Given request.
Quote exactly and only this range of lines in the data below: the line that holds "# Countersink, which" to the line that holds "depsgraph = bpy.context.evaluated_depsgraph_get()", both included.

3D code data
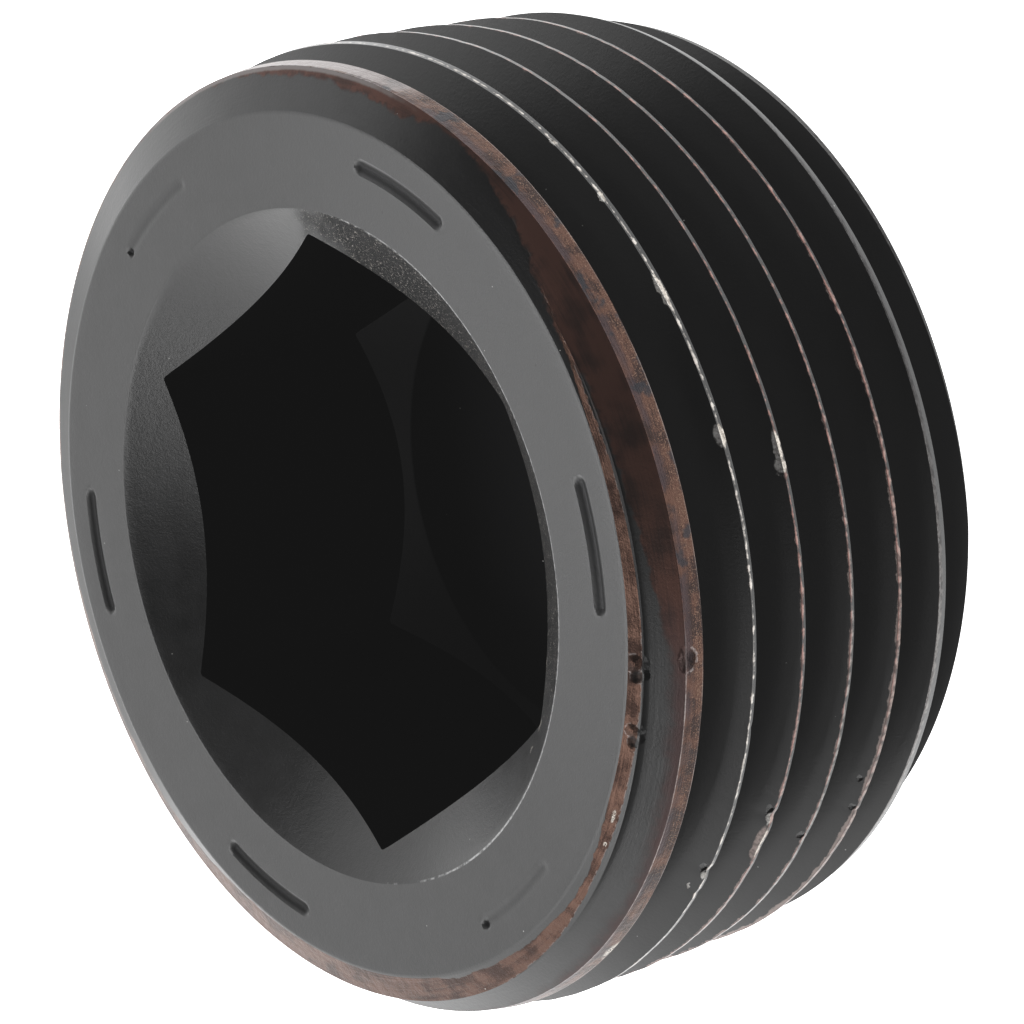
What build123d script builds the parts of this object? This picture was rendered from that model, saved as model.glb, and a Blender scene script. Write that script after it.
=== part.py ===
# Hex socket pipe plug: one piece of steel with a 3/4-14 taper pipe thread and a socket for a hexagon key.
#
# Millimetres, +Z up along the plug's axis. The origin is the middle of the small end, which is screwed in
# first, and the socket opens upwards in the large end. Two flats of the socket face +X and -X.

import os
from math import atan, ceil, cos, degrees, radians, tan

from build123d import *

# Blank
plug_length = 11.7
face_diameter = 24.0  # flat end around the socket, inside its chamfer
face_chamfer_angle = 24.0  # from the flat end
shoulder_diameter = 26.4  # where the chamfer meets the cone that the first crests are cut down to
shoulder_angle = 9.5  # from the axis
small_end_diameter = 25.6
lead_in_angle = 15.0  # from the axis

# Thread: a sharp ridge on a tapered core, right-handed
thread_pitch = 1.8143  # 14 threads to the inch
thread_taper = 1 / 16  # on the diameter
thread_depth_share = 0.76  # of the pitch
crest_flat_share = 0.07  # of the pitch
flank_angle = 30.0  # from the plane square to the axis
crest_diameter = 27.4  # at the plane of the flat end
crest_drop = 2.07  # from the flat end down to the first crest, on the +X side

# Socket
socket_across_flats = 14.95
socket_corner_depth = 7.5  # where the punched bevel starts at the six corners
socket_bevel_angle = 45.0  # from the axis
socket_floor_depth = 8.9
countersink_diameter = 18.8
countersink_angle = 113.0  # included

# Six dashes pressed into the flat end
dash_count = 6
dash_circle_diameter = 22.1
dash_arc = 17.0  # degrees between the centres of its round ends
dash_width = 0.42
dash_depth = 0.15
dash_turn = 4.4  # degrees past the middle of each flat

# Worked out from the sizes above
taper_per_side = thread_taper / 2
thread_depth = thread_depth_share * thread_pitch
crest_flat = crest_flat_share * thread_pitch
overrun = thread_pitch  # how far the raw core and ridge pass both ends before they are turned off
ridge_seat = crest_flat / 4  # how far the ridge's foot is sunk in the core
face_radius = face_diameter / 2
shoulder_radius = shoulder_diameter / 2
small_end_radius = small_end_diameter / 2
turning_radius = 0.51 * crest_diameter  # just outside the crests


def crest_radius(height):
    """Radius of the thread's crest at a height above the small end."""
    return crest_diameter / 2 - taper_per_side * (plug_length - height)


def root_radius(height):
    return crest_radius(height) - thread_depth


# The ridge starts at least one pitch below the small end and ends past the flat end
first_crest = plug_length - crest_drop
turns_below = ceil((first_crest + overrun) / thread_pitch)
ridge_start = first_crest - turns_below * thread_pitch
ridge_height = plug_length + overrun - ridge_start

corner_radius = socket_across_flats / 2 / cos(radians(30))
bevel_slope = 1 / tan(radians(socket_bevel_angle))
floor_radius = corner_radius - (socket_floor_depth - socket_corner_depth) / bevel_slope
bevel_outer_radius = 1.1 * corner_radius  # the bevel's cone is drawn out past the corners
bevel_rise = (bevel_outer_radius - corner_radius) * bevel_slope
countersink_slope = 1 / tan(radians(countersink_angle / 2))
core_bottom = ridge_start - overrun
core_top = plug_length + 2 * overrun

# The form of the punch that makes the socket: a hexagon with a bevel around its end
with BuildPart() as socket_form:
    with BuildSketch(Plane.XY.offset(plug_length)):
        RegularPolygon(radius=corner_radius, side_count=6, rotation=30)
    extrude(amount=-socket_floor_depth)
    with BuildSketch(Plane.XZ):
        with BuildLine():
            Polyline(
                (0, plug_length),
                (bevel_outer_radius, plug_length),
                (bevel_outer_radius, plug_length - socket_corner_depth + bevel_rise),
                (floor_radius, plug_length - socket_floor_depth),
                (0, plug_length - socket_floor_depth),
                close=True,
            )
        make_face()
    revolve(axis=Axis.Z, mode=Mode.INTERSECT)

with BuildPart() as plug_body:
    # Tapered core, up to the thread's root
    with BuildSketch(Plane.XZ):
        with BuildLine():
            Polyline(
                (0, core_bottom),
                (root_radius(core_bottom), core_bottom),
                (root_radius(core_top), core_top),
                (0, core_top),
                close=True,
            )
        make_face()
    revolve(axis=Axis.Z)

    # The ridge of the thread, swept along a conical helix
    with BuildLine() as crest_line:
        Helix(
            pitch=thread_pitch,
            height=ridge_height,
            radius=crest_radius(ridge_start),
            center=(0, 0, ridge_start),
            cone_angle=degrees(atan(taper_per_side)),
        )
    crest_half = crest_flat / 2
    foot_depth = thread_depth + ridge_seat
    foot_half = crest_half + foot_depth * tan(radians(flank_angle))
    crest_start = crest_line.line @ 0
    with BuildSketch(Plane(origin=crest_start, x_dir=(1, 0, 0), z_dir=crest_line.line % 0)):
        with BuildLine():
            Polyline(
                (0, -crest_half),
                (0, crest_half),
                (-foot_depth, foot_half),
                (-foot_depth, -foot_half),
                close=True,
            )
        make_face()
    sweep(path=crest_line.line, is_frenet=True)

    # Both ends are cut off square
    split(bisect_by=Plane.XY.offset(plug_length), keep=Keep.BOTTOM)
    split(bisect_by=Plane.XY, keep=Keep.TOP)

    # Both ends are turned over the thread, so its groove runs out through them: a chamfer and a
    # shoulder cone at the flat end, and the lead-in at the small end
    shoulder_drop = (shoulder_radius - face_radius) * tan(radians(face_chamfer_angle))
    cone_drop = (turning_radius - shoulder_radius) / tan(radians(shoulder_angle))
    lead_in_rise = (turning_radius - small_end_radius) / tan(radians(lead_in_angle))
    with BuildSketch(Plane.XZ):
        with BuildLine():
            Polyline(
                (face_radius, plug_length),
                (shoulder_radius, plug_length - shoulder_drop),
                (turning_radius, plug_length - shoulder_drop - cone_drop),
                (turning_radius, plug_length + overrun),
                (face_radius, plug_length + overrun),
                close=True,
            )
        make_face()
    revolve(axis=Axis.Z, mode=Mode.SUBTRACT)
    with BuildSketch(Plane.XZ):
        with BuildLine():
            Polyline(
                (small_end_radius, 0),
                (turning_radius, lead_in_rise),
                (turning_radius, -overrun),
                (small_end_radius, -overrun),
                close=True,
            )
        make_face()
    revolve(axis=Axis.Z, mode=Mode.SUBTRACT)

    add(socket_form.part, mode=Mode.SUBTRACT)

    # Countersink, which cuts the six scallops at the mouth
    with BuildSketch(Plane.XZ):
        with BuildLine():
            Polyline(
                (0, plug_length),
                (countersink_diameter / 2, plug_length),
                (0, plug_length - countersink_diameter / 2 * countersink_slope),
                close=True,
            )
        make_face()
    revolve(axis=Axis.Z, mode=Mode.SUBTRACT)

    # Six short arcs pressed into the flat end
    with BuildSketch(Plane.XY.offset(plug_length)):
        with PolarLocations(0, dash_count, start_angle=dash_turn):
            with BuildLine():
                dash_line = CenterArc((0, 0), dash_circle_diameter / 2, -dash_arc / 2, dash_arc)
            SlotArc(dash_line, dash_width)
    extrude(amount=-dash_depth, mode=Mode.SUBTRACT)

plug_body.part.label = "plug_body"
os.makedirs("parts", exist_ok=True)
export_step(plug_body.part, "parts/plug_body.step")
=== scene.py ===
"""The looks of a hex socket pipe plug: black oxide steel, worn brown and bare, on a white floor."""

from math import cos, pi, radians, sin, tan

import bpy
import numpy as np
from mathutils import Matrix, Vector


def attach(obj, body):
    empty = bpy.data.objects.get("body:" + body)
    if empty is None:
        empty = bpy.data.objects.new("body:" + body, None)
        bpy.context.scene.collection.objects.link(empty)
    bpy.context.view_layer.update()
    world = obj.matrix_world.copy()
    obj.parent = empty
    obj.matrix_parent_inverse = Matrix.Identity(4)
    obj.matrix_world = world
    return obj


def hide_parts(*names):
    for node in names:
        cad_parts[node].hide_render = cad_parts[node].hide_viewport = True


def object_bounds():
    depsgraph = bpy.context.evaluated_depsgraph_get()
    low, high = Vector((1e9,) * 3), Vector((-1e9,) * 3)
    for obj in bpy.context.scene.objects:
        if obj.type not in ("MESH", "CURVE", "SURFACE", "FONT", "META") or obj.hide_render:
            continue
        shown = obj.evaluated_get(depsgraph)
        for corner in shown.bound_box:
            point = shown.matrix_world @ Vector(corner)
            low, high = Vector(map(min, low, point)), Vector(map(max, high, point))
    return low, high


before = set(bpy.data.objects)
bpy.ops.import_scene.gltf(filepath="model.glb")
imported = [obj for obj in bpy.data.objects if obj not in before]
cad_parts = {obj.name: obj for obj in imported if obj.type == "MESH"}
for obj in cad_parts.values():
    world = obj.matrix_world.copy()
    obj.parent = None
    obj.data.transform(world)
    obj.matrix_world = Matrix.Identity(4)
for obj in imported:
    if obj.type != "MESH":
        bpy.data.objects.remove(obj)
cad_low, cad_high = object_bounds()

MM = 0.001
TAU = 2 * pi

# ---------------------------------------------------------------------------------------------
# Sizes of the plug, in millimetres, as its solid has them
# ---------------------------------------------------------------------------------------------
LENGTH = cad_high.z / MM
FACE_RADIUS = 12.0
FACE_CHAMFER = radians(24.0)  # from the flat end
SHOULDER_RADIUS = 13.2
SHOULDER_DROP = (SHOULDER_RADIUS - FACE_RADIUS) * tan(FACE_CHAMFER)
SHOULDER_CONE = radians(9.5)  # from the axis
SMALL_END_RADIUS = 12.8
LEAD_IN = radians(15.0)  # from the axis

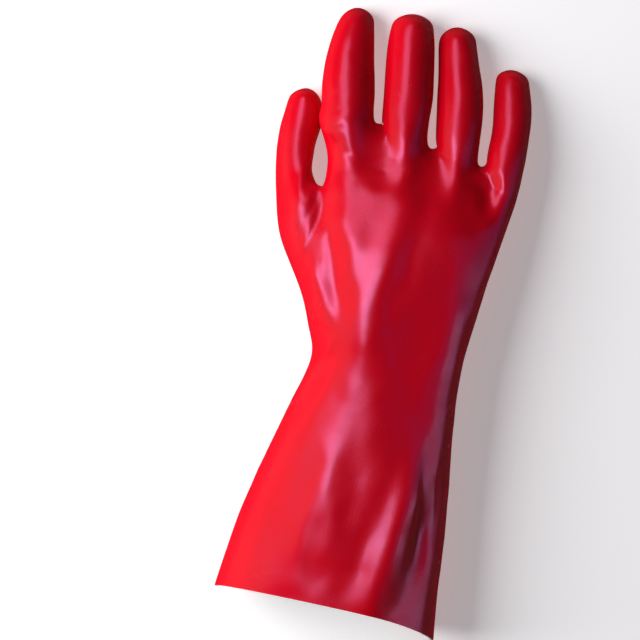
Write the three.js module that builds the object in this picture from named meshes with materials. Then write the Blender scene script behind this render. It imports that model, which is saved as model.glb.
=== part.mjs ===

Correct output.
    # Countersink, which cuts the six scallops at the mouth
    with BuildSketch(Plane.XZ):
        with BuildLine():
            Polyline(
                (0, plug_length),
                (countersink_diameter / 2, plug_length),
                (0, plug_length - countersink_diameter / 2 * countersink_slope),
                close=True,
            )
        make_face()
    revolve(axis=Axis.Z, mode=Mode.SUBTRACT)

    # Six short arcs pressed into the flat end
    with BuildSketch(Plane.XY.offset(plug_length)):
        with PolarLocations(0, dash_count, start_angle=dash_turn):
            with BuildLine():
                dash_line = CenterArc((0, 0), dash_circle_diameter / 2, -dash_arc / 2, dash_arc)
            SlotArc(dash_line, dash_width)
    extrude(amount=-dash_depth, mode=Mode.SUBTRACT)

plug_body.part.label = "plug_body"
os.makedirs("parts", exist_ok=True)
export_step(plug_body.part, "parts/plug_body.step")
=== scene.py ===
"""The looks of a hex socket pipe plug: black oxide steel, worn brown and bare, on a white floor."""

from math import cos, pi, radians, sin, tan

import bpy
import numpy as np
from mathutils import Matrix, Vector


def attach(obj, body):
    empty = bpy.data.objects.get("body:" + body)
    if empty is None:
        empty = bpy.data.objects.new("body:" + body, None)
        bpy.context.scene.collection.objects.link(empty)
    bpy.context.view_layer.update()
    world = obj.matrix_world.copy()
    obj.parent = empty
    obj.matrix_parent_inverse = Matrix.Identity(4)
    obj.matrix_world = world
    return obj


def hide_parts(*names):
    for node in names:
        cad_parts[node].hide_render = cad_parts[node].hide_viewport = True


def object_bounds():
    depsgraph = bpy.context.evaluated_depsgraph_get()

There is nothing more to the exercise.